At the federal policy level, housing experts warn that it’s important to combat any threats to fair housing policies and laws. For example, the current Department of Housing and Urban Development has rolled back several Obama administration fair housing initiatives. As the Washington Post reported, one of these withdrawn rules required communities that received certain types of federal aid to develop desegregation plans.

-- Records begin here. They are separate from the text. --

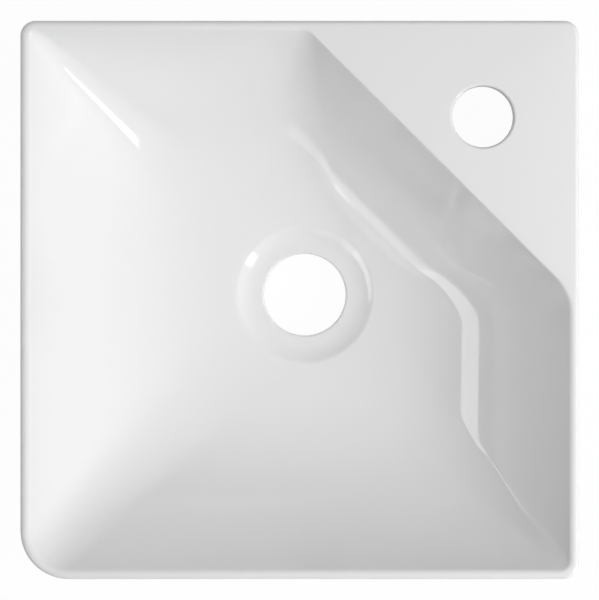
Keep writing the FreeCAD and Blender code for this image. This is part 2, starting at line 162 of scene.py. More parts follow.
NOUGHT = [0.0] * len(FACINGS)
trial = bowl_outline([HALF] * len(FACINGS), NOUGHT, NOUGHT)
print("places round the bowl:", len(trial))

# %% [markdown]
# ## The square plan
# The casting's outside is a square with rounded corners, the largest at the front, which faces
# the room. Each ring of the rim is this plan, drawn in a little. It is walked in step with the
# bowl, or the faces between the two would twist: the places of the deck's side spread over the
# stretch that runs round the room's corner.

# %% Walk round the square plan
WALL_CORNER = 7.5 * MM
SIDE_CORNER = 8 * MM
FRONT_CORNER = 26 * MM
SMALLEST_CORNER = 0.5 * MM
WALL_CORNER_STEPS = 8
DECK_START = -7 * MM
DECK_END = 25 * MM


def plan_outline(inset, height):
    """Walk round the square plan, drawn in by an inset, in step with the bowl's outline."""
    half = HALF - inset
    corners = (WALL_CORNER, SIDE_CORNER, FRONT_CORNER)
    wall, side, front = (max(corner - inset, SMALLEST_CORNER) for corner in corners)
    straight = (SIDE_STEPS - WALL_CORNER_STEPS) // 2
    right = [Vector((half, y)) for y in (side - half, DECK_START, DECK_END, half - wall)]
    back = [Vector((place.y, place.x)) for place in reversed(right)]
    places = span(right[0], right[1], SIDE_STEPS)
    places += span(right[1], right[2], CORNER_STEPS)
    places += span(right[2], right[3], straight)
    places += bend(Vector((half - wall, half - wall)), wall, 0, QUARTER, WALL_CORNER_STEPS)
    places += span(back[0], back[1], straight)
    places += span(back[1], back[2], CORNER_STEPS)
    places += span(back[2], back[3], SIDE_STEPS)
    places += bend(Vector((side - half, half - side)), side, QUARTER, QUARTER, CORNER_STEPS)
    places += span(Vector((-half, half - side)), Vector((-half, front - half)), SIDE_STEPS)
    places += bend(Vector((front - half, front - half)), front, 2 * QUARTER, QUARTER, CORNER_STEPS)
    places += span(Vector((front - half, -half)), Vector((half - side, -half)), SIDE_STEPS)
    places += bend(Vector((half - side, side - half)), side, 3 * QUARTER, QUARTER, CORNER_STEPS)
    return [Vector((place.x, place.y, height)) for place in places]


print("places round the plan:", len(plan_outline(0, 0)))

# %% [markdown]
# ## How the bowl falls
# Water has to run to the waste from everywhere, so a small share of the fall is even. The rest
# is a power curve: nearly level over the floor and steep at the rim, as a thrown bowl is. The
# shape could be sculpted by eye. A formula is used because the CAD model was lofted from the
# same one, and the two have to agree.

# %% Fall of the bowl
EVEN_FALL = 0.12
SIDE_CURVE = 3.0
SEAT = 20 * MM
RECESS_DEPTH = 3.5 * MM
BOWL_FOOT = SEAT + RECESS_DEPTH


def fall(left):
    """Height above the bowl's foot, as a share, where a share of the way in is left."""
    return EVEN_FALL * left + (1 - EVEN_FALL) * left ** SIDE_CURVE


print("bowl's depth:", round(TOP - BOWL_FOOT, 4), "share of it half way in:", round(fall(0.5), 3))

# %% [markdown]
# ## Levels of the bowl
# A level outline is the mouth's outline, drawn in towards the round waste recess: each side by
# its distance, and each corner by its radius, until the five sides are all but a circle. At the
# ends of the tap deck the photograph shows turns that open into wide soft valleys below the
# mouth, so those two corners swell on the way down. The one at the left end starts tight.

# %% Level outlines
RIM_INSET = 4.5 * MM
DECK_DEPTH = 106.13 * MM
DECK_CURVE = 2.5
RECESS_RADIUS = 38 * MM
RECESS_LAP = 2 * MM
FLOOR_RADIUS = RECESS_RADIUS - RECESS_LAP
NEAR = HALF - RIM_INSET - WASTE_OFFSET
FAR = HALF - RIM_INSET + WASTE_OFFSET
DECK = HALF * math.sqrt(2) - DECK_DEPTH - WASTE_OFFSET * math.sqrt(2)
MOUTHS = (NEAR, DECK, NEAR, FAR, FAR)
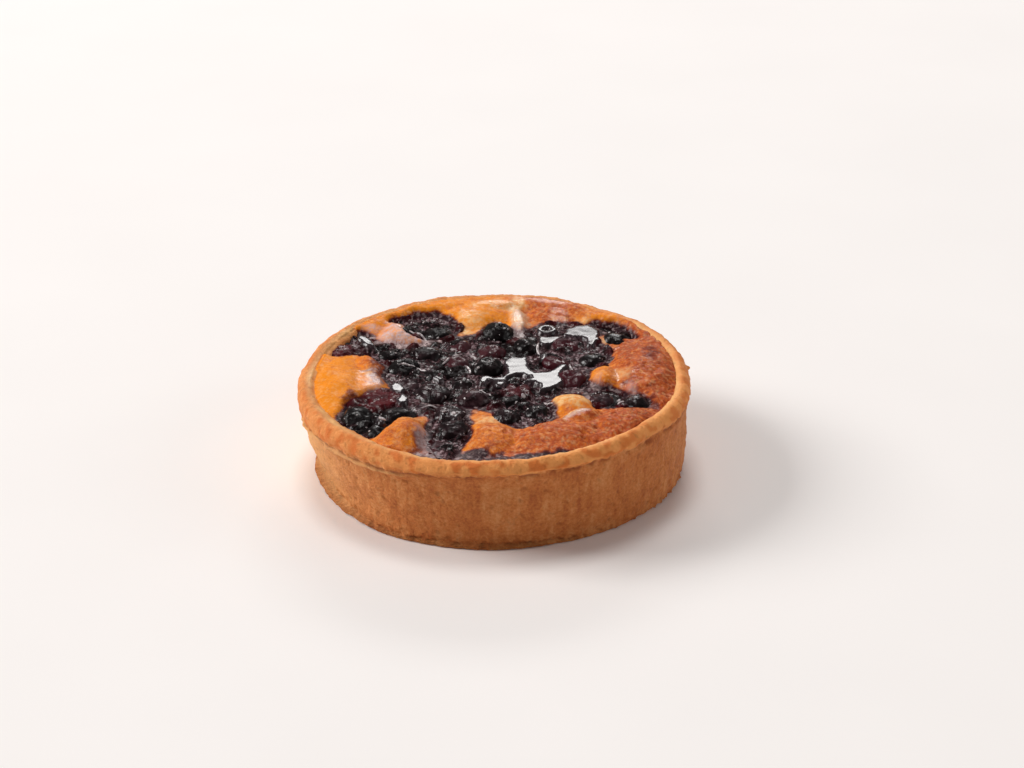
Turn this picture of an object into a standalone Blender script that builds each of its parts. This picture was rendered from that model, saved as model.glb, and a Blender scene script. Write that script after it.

In May 2018, a group of fair housing advocates sued the Trump administration for rescinding the rule, saying that its removal promotes “continuing segregation, lack of housing choice, and unequal opportunity throughout our country,” Color Lines reported.
Housing experts also stress that it’s imperative to ensure that the Federal Housing Administration (FHA) receives continued funding and support in order to promote black homeownership, as the agency provides low down payment lending options, predominately to people of color. “We need to keep our eye on making sure that the FHA is invested in, that they get the appropriations that they need, that it’s modernized [and] … gets the technology that it needs … to help further serve those communities.” McCargo tells The Daily Beast.
There’s certainly not a simple solution to remedying the black homeownership gap, though it’s clear that a multisector approach that addresses that addresses both causes and effects of systemic racism is necessary. The real estate industry recognizes that it’s going to take a team effort to ensure that homeownership is a reality for more African Americans — and it’s working to tackle this challenge head on.